Even if you’re familiar with the world of Israeli business and politics, you may very well never have heard of Menachem Gesheid.
But a shiva – the seven-day mourning period Jews observe after the death of a loved one – for Gesheid’s father last week provided a display of the son’s power and influence in the world where politics and business meet.
Among those paying a shiva call at the home of Gesheid’s father in Kiryat Ata, a Haifa suburb, were Attorney General Yehuda Weinstein and Yossi Cohen, the head of the National Security Council who a few days later was named the next Mossad chief. Also on hand were cabinet members including Transportation Minister Israel Katz, Social Affairs Minister Haim Katz and Health Minister Yaakov Litzman.
Knesset members from across the political spectrum were in attendance, too: Avigdor Lieberman, the chairman of Yisrael Beiteinu, and Shelly Yacimovich of the Zionist Union. Former Prime Minister Ehud Olmert also showed up, as did a host of officials from Prime Minister Benjamin Netanyahu’s office.
The health care system was also represented, including Eli Defes, the CEO of Israel’s biggest health maintenance organization, Clalit. There was also Roni Gamzu, a former Health Ministry director general and now CEO of Ichilov Hospital, and Yiftach Ron Tal, the chairman of Israel Electric Corporation.
Gesheid, 40, doesn’t hold a position that would award him such rich and powerful associates, but the business adviser and PR man sits at the center of movers and shakers in the ultra-Orthodox and secular worlds.
Gesheid acts as a consultant on Haredi affairs for Israeli businesses that increasingly see Haredim as a key market. He’s also an unpaid adviser to Rabbi Elimelech Firer, who provides medical advice to the ultra-Orthodox community. Gesheid is considered close to Litzman and Netanyahu’s people.

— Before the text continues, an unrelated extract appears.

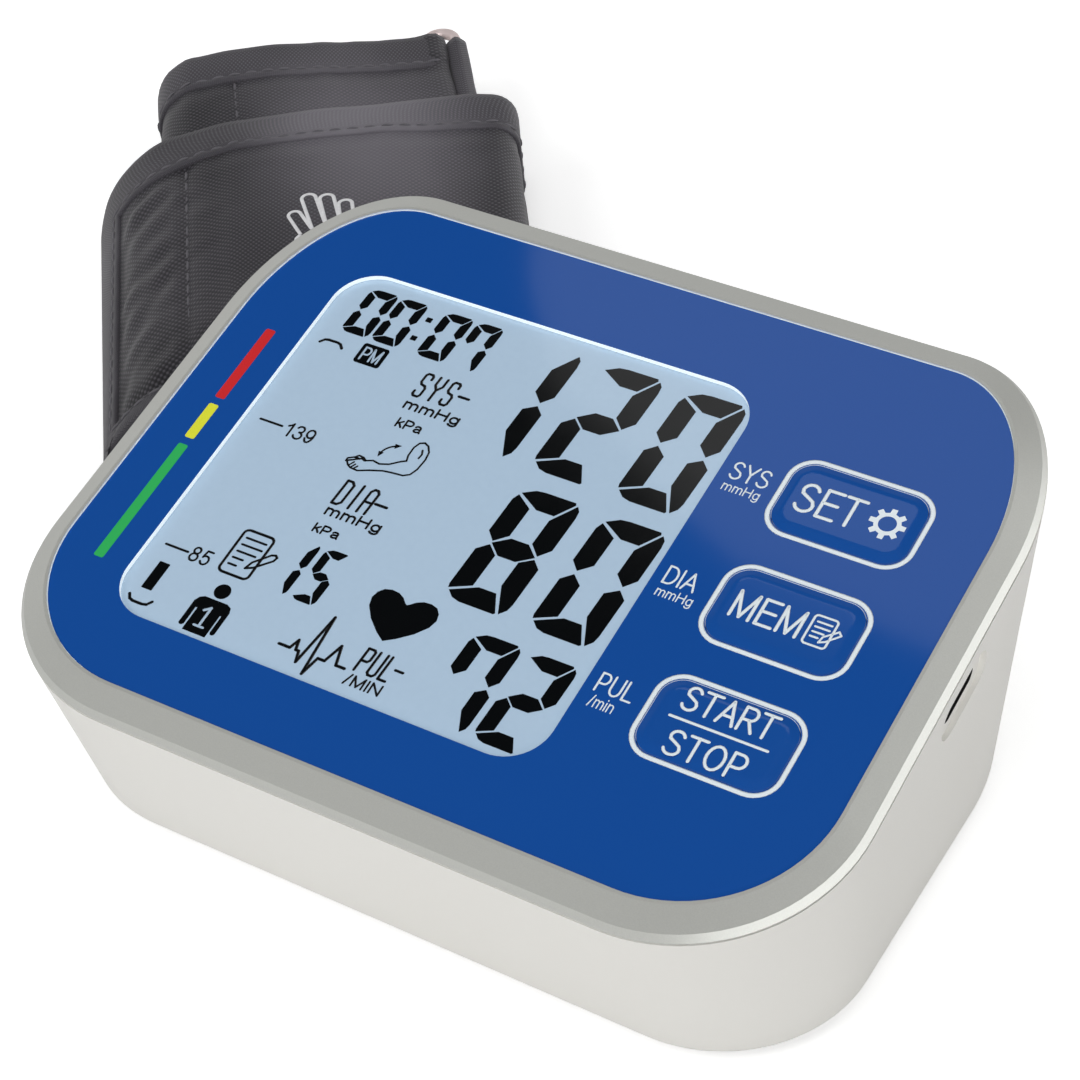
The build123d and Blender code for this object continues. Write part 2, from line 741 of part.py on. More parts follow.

Gesheid jokingly describes his work as adviser to Firer as a form of “voluntary national service,” but it also opens doors to business and political leaders.
Among Gesheid’s client is the U.S. energy company Noble, the operating partner of the giant Tamar and Leviathan natural gas fields, although Gesheid prefers not to talk about it.
He’s also a powerful force in journalism, writing under the name M. Carmeli for the Haredi newspaper Hamodia, which is aligned with Litzman and the Gur Hasidic court. He also occasionally writes under his own name for the mainstream press. He usually focuses on health care, taking the side of government hospitals in policy disputes.
In one recent case, he criticized a plan to reduce the pay of senior doctors and administrators at a hospital and came out in favor of private medical services being performed at government medical centers.
Gesheid also maintains a strong influence in the Haredi world. Among those at last week’s shiva was Rabbi David Abuhatzeira, who rarely attends public events, Chief Rabbi David Lau, and the chief rabbi of the Western Wall, Shmuel Rabinovitch.